Chris, along with other full-time Trump critics, made a deal out of the President’s alleged remark indicating a preference for immigrants from Norway over those from places like Haiti and El Salvador.  Unsurprisingly, he suggested that this betrays on Trump’s part—what else?—“racism.”

It’s at this juncture that I should have just checked out.  I’ve got an obsession with truth, though, and so….

Besides the fact that “racism” is a rhetorical tool that partisans use to bludgeon one another while circumventing argument, if we are going to have immigration to the United States at all—and remember, no country has to allow any foreigners—then it would make eminently good sense for  an American First immigration policy to favor those from Norway.

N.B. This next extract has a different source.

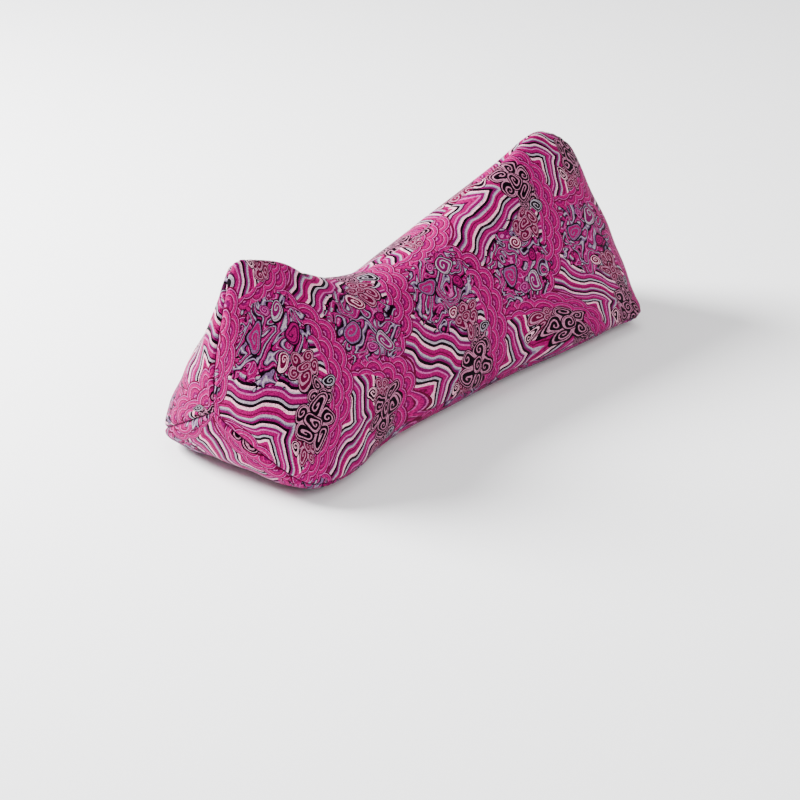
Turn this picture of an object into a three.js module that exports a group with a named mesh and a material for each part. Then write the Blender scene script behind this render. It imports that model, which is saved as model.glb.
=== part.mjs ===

The United Nations Human Development Index—as one writer correctly described it, “the most widely accepted metric” for ranking the world’s countries in terms of their quality of life—places guess which country at the top of its list?

Yep, Norway is number one.

As for El Salvador and Haiti, the two other countries to which the President allegedly referred as “s-holes?”

They rank at 117th and 163rd, respectively.

There’s only 25 countries that rank lower than Haiti, and with the exceptions of Afghanistan and Yemen, they are all in Africa.

 Yeah.

According to the Center for Immigration Studies, the rate of welfare use among immigrants from Central America (places like El Salvador) and Mexico is an astronomical 73%.  Among immigrants from the Caribbean (where Haiti is located), it is 51%, and immigrants from Africa it is 48%.

Those hailing from Europe tend to rely upon welfare at a much lower rate (26%).

To put this into the perspective of the present context, the average immigrant from El Salvador is three times more likely than one from Norway to be on welfare.

America-First or Americans-Last: These are the only two kinds of immigration policy at our disposal.